Editorial
Sea change needed in SEE
A one-size-fits-all system does not fulfil the requirements of a well-rounded education.The famed “iron gate” called the Secondary Education Examinations has closed for 242,313 students, as 52.14 percent of the examinees failed to secure any grades, being categorised as non-graded. The National Examinations Board on Thursday published the results of the SEE held from March 28 to April 9. Of the 464,785 students who took the 10th-grade final examination, 222,472 (47.86) percent have qualified for further studies. Those who have been non-graded for up to two subjects will get a chance to reappear for the exams a month later, and the percentage of students entering higher education is expected to go up.
The dismal results have once again brought to light the fact that it is high time we changed the teaching-learning system in the country. This year, the students had written their exams on the new syllabus, but the results have not improved. In fact, the results are as bad as the days of the School Leaving Certificate (SLC), the original “iron gate” we had set out to change. Nepal introduced the grading system in 2016 with the hope of reforming the examination system and improving the student pass percentage. However, after eight years of experimenting with the grading system, it is clear that the changes were cosmetic. What we needed was a complete overhaul of the teaching-learning system. Hoping to see changes in the SEE results without changing the fundamentals was immature, as the results over the years have clearly shown.
Even today, students in rural government schools, who make up the bulk of the student population, do not get their course books on time; there are no teachers in their schools; and they faced the brunt of the digital divide during the Covid-19 pandemic when urban schools transitioned to online education while their ill-equipped schools shut down completely.
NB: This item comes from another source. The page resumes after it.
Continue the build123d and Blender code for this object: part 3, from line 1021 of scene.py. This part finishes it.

Having to take the same exams as the students from elite, urban schools that offer better labs, teachers and access to the English language, and the students from rural and public schools are systematically conditioned to mess up the exams. And in failing hundreds of thousands of students each year, the education system of the country too fails.
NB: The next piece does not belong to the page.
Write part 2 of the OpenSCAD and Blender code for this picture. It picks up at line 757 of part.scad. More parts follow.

We are already late in making school education a programme of learning and growth rather than competitive exams. The very idea of a national exam for a country with Nepal’s level of linguistic, ethnic, regional and economic diversities, among others, is flawed. Despite decades of professing affirmative action, we continue to force students to compete in subjects, say Nepali and English, in which they have advantage or disadvantage.
Moreover, we are nearing a decade of implementing federalism, which mandates local levels to manage secondary-level education. A one-size-fits-all teaching and examination system does not meet the requirements of a well-rounded education anymore. Many of the students who face the humiliation of being “non-graded” today might excel in technical and vocational education. It is only by recognising and addressing these differences that we can change our school education system for the better.